Konferensi pers pada Rabu sempat mengalami keterlambatan karena Duta Besar Kamboja untuk Indonesia Hor Nam Bora menginterupsi untuk menghentikan jalannya acara. Di hadapan awak media, dia menegaskan bahwa Mu merupakan buron pemerintah Kamboja yang telah dinyatakan sebagai kriminal.
"Indonesia memang negara paling demokratis di ASEAN tetapi juga ada aturan hukum yang harus diikuti. Apa yang Mu sampaikan kepada Anda merupakan penentangan terhadap demokrasi Kamboja dan hanya akan berdampak negatif," tegas Dubes Hor.
Dia menyatakan bahwa CNRP, yang dia sebut egois, merupakan partai ilegal karena telah dibubarkan oleh pemerintah.
Malaysia tahan dua pembangkang Kamboja
Reuters melaporkan, pada Senin (4/11) malam, pihak berwenang Malaysia menahan dua aktivis oposisi Kamboja saat mereka sedang menunggu penerbangan ke Thailand.
Sejumlah kelompok HAM menuduh pihak berwenang di Malaysia, Vietnam, Kamboja dan Thailand menahan para kritikus pemerintahan Kamboja dan mengirim mereka kembali ke negara asalnya.
Dua warga Kamboja yang ditangkap di Malaysia awalnya akan dideportasi pada Selasa (5/11) sore. Namun, perwakilan Komisi HAM Malaysia Jerald Joseph mengatakan bahwa Kementerian Dalam Negeri Malaysia dan Departemen Imigrasi menarik keputusan itu setelah proses banding.
"Saat ini kami sedang berusaha mengunjungi mereka di tahanan serta menentukan status mereka. Kami senang karena kementerian memilih untuk tidak mendeportasi mereka," kata Jerald.
Jerald menyebut Komisi HAM tidak tahu atas dasar apa perintah pendeportasian awalnya dikeluarkan.
Wakil Direktur Human Rights Watch (HRW) untuk Asia Phil Robertson menuturkan, kedua tahanan tersebut merupakan anggota CNRP.

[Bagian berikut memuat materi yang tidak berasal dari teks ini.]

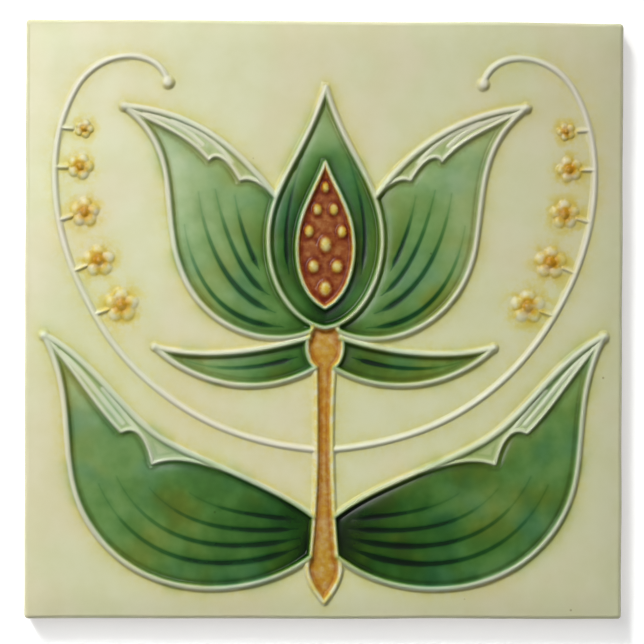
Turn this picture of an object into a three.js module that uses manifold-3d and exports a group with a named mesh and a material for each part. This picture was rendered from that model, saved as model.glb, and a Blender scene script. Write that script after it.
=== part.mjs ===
// A relief-moulded majolica wall tile: one pressed, fired and glazed piece of earthenware.
// Millimetres, +Z up. The tile lies on its back. The origin is the centre of the back, and +Y is
// the top of the ornament. The face carries a stylised lotus between two broad leaves, drawn in
// raised lines, with a tendril of small florets up each side. The back is recessed by a row of
// shallow slots, which key the tile into its mortar.
import * as THREE from 'three';
import { mergeVertices } from 'three/addons/utils/BufferGeometryUtils.js';
import Module from 'manifold-3d';

// The body
const TILE_SIDE = 152;
const BODY_THICKNESS = 8.5;
const FACE_EDGE_ROUND = 2;
const CORNER_ROUND = 1.5;
const ROUND_SEGMENTS = 4;

// The key slots in the back
const SLOT_DEPTH = 1.2;
const SLOT_WIDTH = 9;
const SLOT_GAP = 10;
const SLOT_BORDER = 17;
const SLOT_END_SEGMENTS = 4;

// The raised lines, beads, seeds and florets of the face
const LINE_WIDTH = 1.5;
const LINE_HEIGHT = 1;
const FINE_LINE_WIDTH = 1;
const FINE_LINE_HEIGHT = 0.7;
const CREST_SHARE = 0.4;
const LINE_STEP = 3.6;
const STEPS_PER_CURVE = 4;
const BEAD_HEIGHT = 1.3;
const SEED_HEIGHT = 0.8;
const PETAL_HEIGHT = 0.55;
const EYE_HEIGHT = 0.9;
const FLORET_PETALS = 5;
const DOME_SIDES = 7;
const DOME_RINGS = 4;
const ROOT_DEPTH = 0.5;

// The ornament is drawn on a square of DRAWING_SIDE, which the tile's face takes up whole.
// Only the half right of the middle is drawn, and the other half mirrors it.
const DRAWING_SIDE = 152;
const DRAWING_SCALE = TILE_SIDE / DRAWING_SIDE;

// A line starts at a point and goes on in cubic curves, each given as [handle, handle, end].
const LINES = {
  centre_petal: [[0, -2], [[8, -1], [14.5, 9], [14.5, 20]], [[14.5, 34], [5, 42], [0, 59]]],
  side_petal_outside: [[3, -3], [[15, -8], [34, -2], [38, 18]], [[40.5, 32], [38, 44], [51, 54]]],
  side_petal_inside: [[51, 54], [[38, 53], [24, 47], [12.6, 31]]],
  seed_pod: [[0, 3], [[6, 6], [7.6, 14], [7.2, 20]], [[6.6, 28], [3, 32], [0, 40]]],
  cup: [[2.3, -12], [[5, -10], [5.4, -5], [3, -3]]],
  sepal_outside: [[2.4, -12], [[14, -19], [32, -18], [43, -7]]],
  sepal_inside: [[43, -7], [[34, -10], [18, -9], [3, -4]]],
  stem: [[2.3, -12], [[1.6, -28], [1.8, -44], [3.4, -60]]],
  stem_foot: [[3.4, -60], [[5.6, -63.5], [3, -68], [0, -71.5]]],
  leaf_outside: [[3.4, -60], [[20, -73], [50, -71], [61, -49]], [[68, -35], [62, -20], [71, -4]]],
  leaf_inside: [[71, -4], [[58, -10], [52, -24], [40, -31]], [[27, -38], [13, -42], [2.6, -50]]],
  tendril: [
    [2, -33], [[24, -31], [44, -22], [57, -1]], [[69, 18], [73, 42], [63, 59]],
    [[57, 69], [42, 69], [40, 60]],
  ],
};
// The fine lines are the turned-over lips of petal and leaf.
const FINE_LINES = {
  side_petal_lip: [
    [51, 54], [[42, 49], [35, 47], [29.5, 40.5]], [[28.5, 42.5], [25, 42], [21.5, 35.5]],
    [[19, 37], [15, 34], [12.6, 31]],
  ],
  leaf_lip: [
    [71, -4], [[62, -14], [58, -22], [51.5, -28.5]], [[48, -26.5], [45, -29.5], [43.5, -36.5]],
    [[37, -34], [31, -36.5], [24, -38.6]],
  ],
};
// Beads stand on the free ends of lines.
const BEADS = [
  { at: [51, 54], radius: 1.6 },
  { at: [43, -7], radius: 1.4 },
  { at: [71, -4], radius: 1.6 },
  { at: [40, 60], radius: 1.8 },
];
// Seeds lie in the pod, as ovals of a half width and a half height.
const SEEDS = [
  { at: [0, 8], half: [1.8, 2.3] },
  { at: [3, 13.6], half: [1.6, 1.9] },
  { at: [0, 19.2], half: [1.8, 2.2] },
  { at: [4.2, 22.5], half: [1.4, 1.7] },
  { at: [2.1, 28], half: [1.3, 1.6] },
  { at: [0, 33.6], half: [1.1, 1.6] },
];
// Florets hang inside the tendril, each on a stalk that springs from its root on the tendril.
const FLORETS = [
  { at: [51.6, 3.6], radius: 4.3, root: [57.9, 1.4] },
  { at: [57.3, 14.8], radius: 4, root: [63.6, 12.2] },
  { at: [61, 27], radius: 3.7, root: [67.4, 25] },
  { at: [62.2, 38.5], radius: 3.3, root: [68.5, 38.4] },
  { at: [61.2, 48.2], radius: 2.4, root: [67.2, 48.5] },
];
// A floret's petals and eye, as shares of its radius.
const PETAL_REACH = 0.58;
const PETAL_SIZE = 0.42;
const EYE_SIZE = 0.4;

const wasm = await Module();
wasm.setup();

function toSolid(geometry) {
  geometry.deleteAttribute('normal');
  geometry.deleteAttribute('uv');
  const welded = mergeVertices(geometry, 1e-4);
  return new wasm.Manifold(new wasm.Mesh({
    numProp: 3,
    vertProperties: new Float32Array(welded.attributes.position.array),
    triVerts: new Uint32Array(welded.index.array),
  }));
}

function toGeometry(solid) {
  const mesh = solid.getMesh();
  const geometry = new THREE.BufferGeometry();
  geometry.setAttribute('position', new THREE.BufferAttribute(mesh.vertProperties, 3));
  geometry.setIndex(new THREE.BufferAttribute(mesh.triVerts, 1));
  geometry.computeVertexNormals();
  return geometry;
}

function square(half) {
  const shape = new THREE.Shape();
  shape.moveTo(-half, -half).lineTo(half, -half).lineTo(half, half).lineTo(-half, half);
  return shape.closePath();
}

function roundedSquare(half, radius) {
  const flat = half - radius;
  const quarter = Math.PI / 2;
  const shape = new THREE.Shape();
  shape.absarc(flat, flat, radius, 0, quarter);
  shape.absarc(-flat, flat, radius, quarter, 2 * quarter);
  shape.absarc(-flat, -flat, radius, 2 * quarter, 3 * quarter);
  shape.absarc(flat, -flat, radius, 3 * quarter, 4 * quarter);
  return shape.closePath();
}

// The slab is where a straight block with rounded corners meets one with a rounded face edge.
// The second block is rounded at its lower end too, which lies below the back and falls away.
function slab() {
  const corners = new THREE.ExtrudeGeometry(roundedSquare(TILE_SIDE / 2, CORNER_ROUND), {
    depth: BODY_THICKNESS + FACE_EDGE_ROUND,
    bevelEnabled: false,
    curveSegments: ROUND_SEGMENTS,
  });
  const face = new THREE.ExtrudeGeometry(square(TILE_SIDE / 2 - FACE_EDGE_ROUND), {
    depth: BODY_THICKNESS + FACE_EDGE_ROUND,
    bevelThickness: FACE_EDGE_ROUND,
    bevelSize: FACE_EDGE_ROUND,
    bevelSegments: ROUND_SEGMENTS,
  });
  face.translate(0, 0, -2 * FACE_EDGE_ROUND);
  return toSolid(corners).intersect(toSolid(face));
}

// The slots run across the back, round-ended, as many as fit between the borders.
function keySlots() {
  const field = TILE_SIDE - 2 * SLOT_BORDER;
  const pitch = SLOT_WIDTH + SLOT_GAP;
  const count = Math.floor((field + SLOT_GAP) / pitch);
  const radius = SLOT_WIDTH / 2;
  const reach = field / 2 - radius;
  const shape = new THREE.Shape();
  shape.absarc(reach, 0, radius, -Math.PI / 2, Math.PI / 2);
  shape.absarc(-reach, 0, radius, Math.PI / 2, Math.PI * 1.5);
  shape.closePath();
  const slots = [];
  for (let i = 0; i < count; i += 1) {
    const slot = new THREE.ExtrudeGeometry(shape, {
      depth: 2 * SLOT_DEPTH,
      bevelEnabled: false,
      curveSegments: SLOT_END_SEGMENTS,
    });
    slot.translate(0, (i - (count - 1) / 2) * pitch, -SLOT_DEPTH);
    slots.push(toSolid(slot));
  }
  return slots;
}

// A drawn point, on the right half or, by side -1, mirrored to the left.
function onFace([x, y], side) {
  return new THREE.Vector3(x * side * DRAWING_SCALE, y * DRAWING_SCALE, BODY_THICKNESS);
}

function drawnCurve([start, ...cubics], side) {
  const curve = new THREE.CurvePath();
  let from = start;
  for (const [leave, arrive, end] of cubics) {
    const points = [from, leave, arrive, end].map((point) => onFace(point, side));
    curve.add(new THREE.CubicBezierCurve3(...points));
    from = end;
  }
  return curve;
}

// A raised line is a trapezium, swept along its curve and rooted in the slab. Along a curve that
// lies flat the section's x points down and its y across.
function raisedLine(curve, width, height) {
  const crest = (width * CREST_SHARE) / 2;
  const slope = (width / 2 - crest) / height;
  const root = width / 2 + slope * ROOT_DEPTH;
  const section = new THREE.Shape();
  section.moveTo(ROOT_DEPTH, -root).lineTo(ROOT_DEPTH, root);
  section.lineTo(-height, crest).lineTo(-height, -crest).closePath();
  const byLength = Math.ceil(curve.getLength() / LINE_STEP);
  const pieces = curve.curves ? curve.curves.length : 1;
  const steps = Math.max(byLength, pieces * STEPS_PER_CURVE);
  return toSolid(new THREE.ExtrudeGeometry(section, { steps, extrudePath: curve }));
}

// A dome is the upper half of a flattened ball, whose lower half is in the slab.
function dome(centre, halfWidth, halfDepth, height) {
  const ball = new THREE.SphereGeometry(1, DOME_SIDES, DOME_RINGS);
  ball.rotateX(Math.PI / 2);
  ball.scale(halfWidth, halfDepth, height);
  ball.translate(centre.x, centre.y, centre.z);
  return toSolid(ball);
}

function lineSolids(lines, width, height, side) {
  const solids = [];
  for (const points of Object.values(lines)) {
    const curve = drawnCurve(points, side);
    solids.push(raisedLine(curve, width, height));
    // A dome rounds off the joint where a line meets its mirror image in the middle.
    for (const end of [curve.getPoint(0), curve.getPoint(1)]) {
      if (Math.abs(end.x) < width / 2) solids.push(dome(end, width / 2, width / 2, height));
    }
  }
  return solids;
}

function floretSolids({ at, radius, root }, side) {
  const centre = onFace(at, side);
  const size = radius * DRAWING_SCALE;
  const stalkRoot = onFace(root, side);
  const solids = [dome(centre, size * EYE_SIZE, size * EYE_SIZE, EYE_HEIGHT)];
  // One petal points away from the stalk, and the others follow it round.
  const away = Math.atan2(centre.y - stalkRoot.y, centre.x - stalkRoot.x);
  for (let i = 0; i < FLORET_PETALS; i += 1) {
    const angle = away + (i * 2 * Math.PI) / FLORET_PETALS;
    const reach = new THREE.Vector3(Math.cos(angle), Math.sin(angle), 0);
    const middle = centre.clone().addScaledVector(reach, size * PETAL_REACH);
    solids.push(dome(middle, size * PETAL_SIZE, size * PETAL_SIZE, PETAL_HEIGHT));
  }
  const stalk = new THREE.LineCurve3(stalkRoot, centre.clone().lerp(stalkRoot, 0.5));
  solids.push(raisedLine(stalk, FINE_LINE_WIDTH, FINE_LINE_HEIGHT));
  return solids;
}

function ornament() {
  const solids = [];
  for (const side of [1, -1]) {
    solids.push(...lineSolids(LINES, LINE_WIDTH, LINE_HEIGHT, side));
    solids.push(...lineSolids(FINE_LINES, FINE_LINE_WIDTH, FINE_LINE_HEIGHT, side));
    for (const { at, radius } of BEADS) {
      const size = radius * DRAWING_SCALE;
      solids.push(dome(onFace(at, side), size, size, BEAD_HEIGHT));
    }
    for (const { at, half } of SEEDS) {
      if (side < 0 && at[0] === 0) continue;
      const [halfWidth, halfDepth] = half.map((size) => size * DRAWING_SCALE);
      solids.push(dome(onFace(at, side), halfWidth, halfDepth, SEED_HEIGHT));
    }
    for (const floret of FLORETS) solids.push(...floretSolids(floret, side));
  }
  return solids;
}

const body = wasm.Manifold.difference([slab(), ...keySlots()]);
const tileSolid = wasm.Manifold.union([body, ...ornament()]);

const creamGlaze = new THREE.MeshStandardMaterial({ color: 0xd6d5ae, roughness: 0.2, metalness: 0 });
const tile = new THREE.Mesh(toGeometry(tileSolid), creamGlaze);
tile.name = 'tile';

const root = new THREE.Group();
root.add(tile);
export default root;
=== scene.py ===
# A relief-moulded majolica wall tile, lying on its back on a pale studio floor and seen from above.
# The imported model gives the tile's box. The fine relief, the glazes and the studio are made here.
# The ornament is drawn and modelled in millimetres, and the meshes are in metres.
import math

import bpy
import numpy as np
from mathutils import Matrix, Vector
from mathutils.geometry import delaunay_2d_cdt


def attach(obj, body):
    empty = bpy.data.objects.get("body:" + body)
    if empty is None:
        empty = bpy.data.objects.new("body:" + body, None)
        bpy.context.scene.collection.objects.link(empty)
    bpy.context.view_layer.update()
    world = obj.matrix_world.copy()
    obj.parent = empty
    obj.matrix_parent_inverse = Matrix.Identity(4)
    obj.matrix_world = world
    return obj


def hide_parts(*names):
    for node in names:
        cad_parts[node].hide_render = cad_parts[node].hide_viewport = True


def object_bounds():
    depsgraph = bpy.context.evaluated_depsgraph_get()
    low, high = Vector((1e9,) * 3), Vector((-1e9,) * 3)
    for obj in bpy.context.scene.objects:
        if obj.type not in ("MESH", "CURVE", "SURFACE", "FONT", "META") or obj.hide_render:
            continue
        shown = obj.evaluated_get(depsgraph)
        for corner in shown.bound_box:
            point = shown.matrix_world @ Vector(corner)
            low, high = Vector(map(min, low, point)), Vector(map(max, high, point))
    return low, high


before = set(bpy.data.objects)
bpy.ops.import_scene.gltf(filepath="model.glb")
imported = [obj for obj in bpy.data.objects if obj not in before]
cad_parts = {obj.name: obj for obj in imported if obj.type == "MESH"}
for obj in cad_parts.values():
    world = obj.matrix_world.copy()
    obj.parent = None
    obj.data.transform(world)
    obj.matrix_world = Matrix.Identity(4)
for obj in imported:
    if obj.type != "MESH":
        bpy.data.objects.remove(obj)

MM = 0.001
CAD_LOW, CAD_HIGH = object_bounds()
HALF = CAD_HIGH.x / MM
BODY_THICKNESS = 8.5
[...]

Amnesty International mengatakan pendeportasian dua warga Kamboja tersebut dapat dianggap sebagai pelanggaran HAM yang serius.
"Kami mendesak agar pihak berwenang Malaysia segera membebaskan dua aktivis oposisi dan memastikan mereka tidak dideportasi kembali ke Kamboja," jelas kelompok itu dalam pernyataannya.
Kamboja telah menangkap sedikitnya 48 tokoh oposisi pada 2019 atas tuduhan berencana untuk menggulingkan pemerintahan PM Hun Sen.